Tennis loves to fetishize statistics – first serve percentages, winners, unforced errors – but Griekspoor’s comeback illustrates why the mental game trumps everything. Pellegrino hit 70% first serves in the opening set. He saved 8 of 11 break points throughout the match. He did everything right except the one thing that mattered: believing he deserved to win.

Griekspoor’s post-match admission that Pellegrino “probably deserved the win” is both gracious and revealing. In tennis, deserving has nothing to do with it. You either close out the match or you don’t. The Dutchman’s ability to flip the pressure back onto his opponent – making Pellegrino play those match points rather than going for broke himself – showcases the difference between a top-30 player and a qualifier.

This match will go down as another chapter in tennis’s rich history of spectacular collapses and miraculous comebacks. Somewhere, Guillermo Coria is nodding sympathetically (Google his 2004 French Open final if you want to see match point trauma on an even grander scale). For Griekspoor, it’s another data point in his evolution from late bloomer to legitimate threat. For Pellegrino, it’s a harsh lesson in the brutal mathematics of professional tennis: five match points equals zero if you can’t convert just one.

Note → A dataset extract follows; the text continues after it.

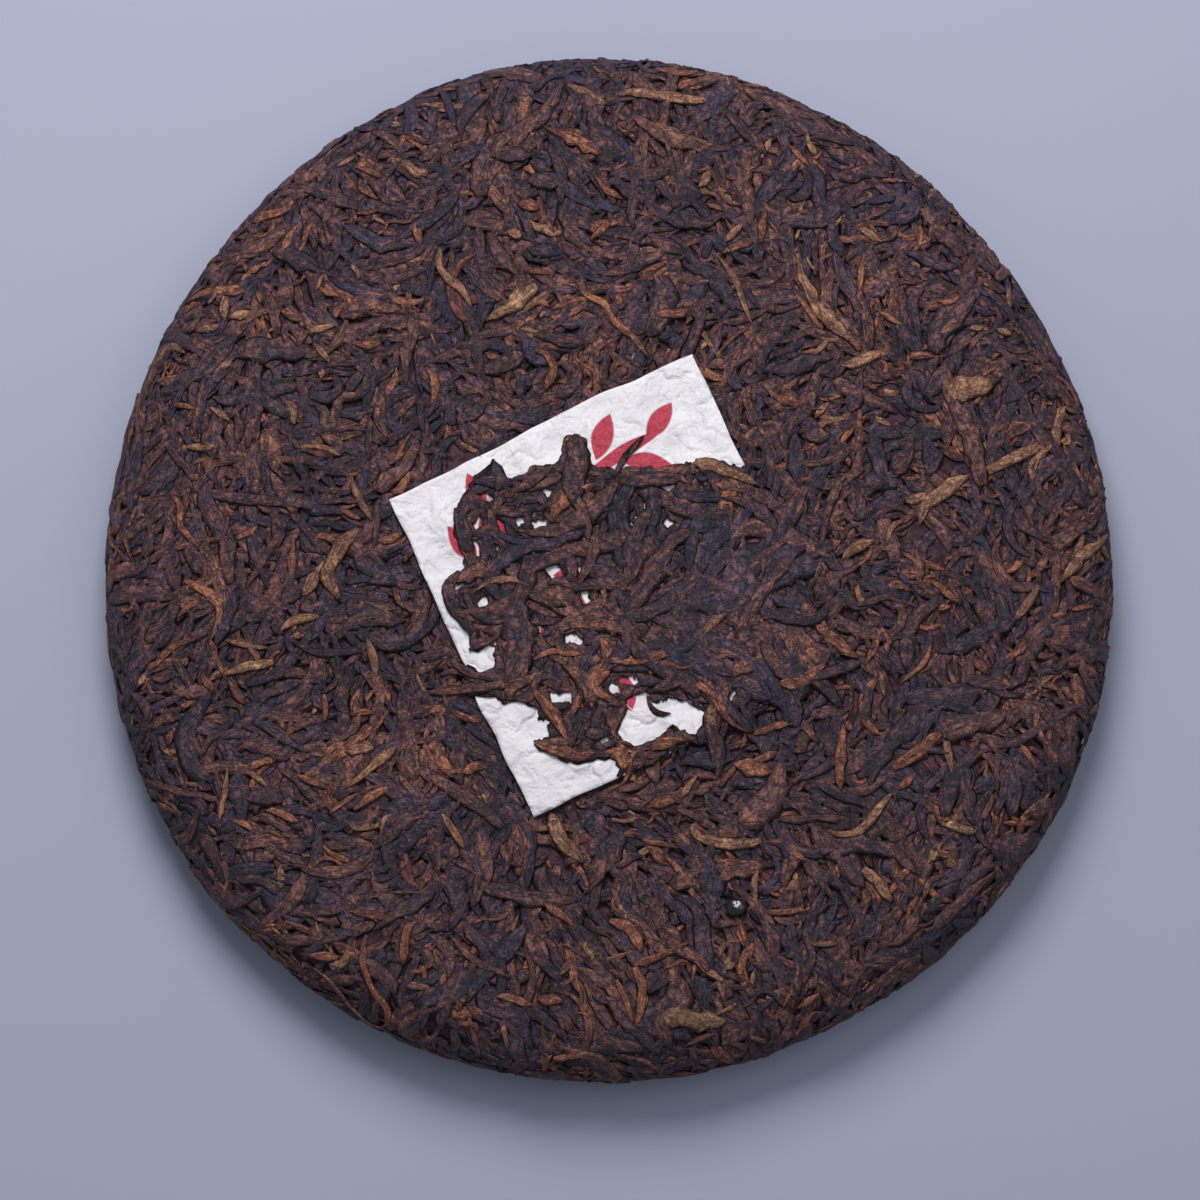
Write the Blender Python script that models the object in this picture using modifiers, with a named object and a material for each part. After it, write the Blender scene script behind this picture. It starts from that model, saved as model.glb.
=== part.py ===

As the Bastad tournament moves toward its business end, Griekspoor carries the momentum of a player who’s just cheated tennis death. His draw opens up nicely, and with this kind of mental fortitude in his back pocket, who’s betting against the flying Dutchman? Just don’t ask Andrea Pellegrino for his opinion – he’s probably still standing on that baseline, wondering how five became zero.